Algorithm Correctness
Optimal Substructure
This problem has the optimal substructure property. The optimal solution for reducing n to 1 must include the optimal solution for reducing n/2, n/3 (when divisible), or n-1 to 1. Therefore, we can construct the overall optimal solution by combining optimal solutions of subproblems.
Correctness of the Recurrence Relation
The recurrence relation f(n) = min(f(n/2) + n%2, f(n/3) + n%3) + 1 is correct for the following reasons:
n/2 path: The nearest number divisible by 2 from n is n - (n%2). Dividing this by 2 gives n/2. Therefore, n%2 subtractions + 1 division = n%2 + 1 operations are needed.
n/3 path: Similarly, the nearest number divisible by 3 from n is n - (n%3). This requires n%3 subtractions + 1 division = n%3 + 1 operations.
Choosing the path that requires fewer operations yields the optimal solution.
Related Problems and Extensions
Make it One Series
Baekjoon has several versions of the “Make it One” problem, each requiring different approaches.
| Problem Number | N Range | Recommended Approach |
|---|---|---|
| 1463 | ≤ 10^6 | Standard DP |
| 12852 | ≤ 10^6 | DP + Path Tracking |
| 27440 | ≤ 10^18 | Recursion + Memoization |
Variations
The idea of this algorithm can be applied to other similar problems:
- Different sets of operations (e.g., adding division by 5)
- Different costs for operations (e.g., division by 3 costs 2)
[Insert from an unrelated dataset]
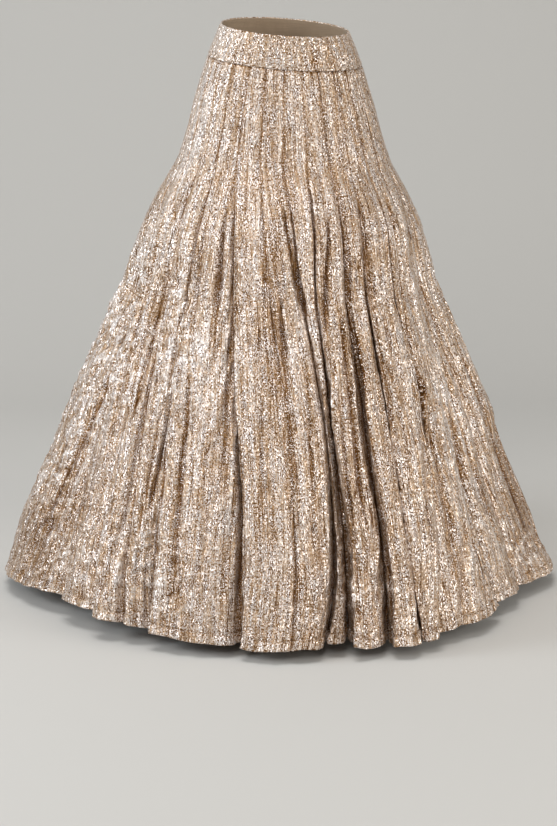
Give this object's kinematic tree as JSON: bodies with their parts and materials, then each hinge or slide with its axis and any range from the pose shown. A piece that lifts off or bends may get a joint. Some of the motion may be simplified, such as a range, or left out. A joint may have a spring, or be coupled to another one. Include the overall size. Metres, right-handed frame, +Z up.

- Target value other than 1
Conclusion
Baekjoon 27440 “Make it One 3” cannot be solved with standard O(N) dynamic programming because it must handle numbers up to 10^18. Instead, it requires a recursive recurrence relation and hash map-based memoization to solve in O(log² n) time. The key idea is to compare the two paths to n/2 and n/3, choosing the more efficient one, while memoization prevents duplicate calculations. This problem is an excellent example of extending the basic idea of dynamic programming to handle very large input ranges.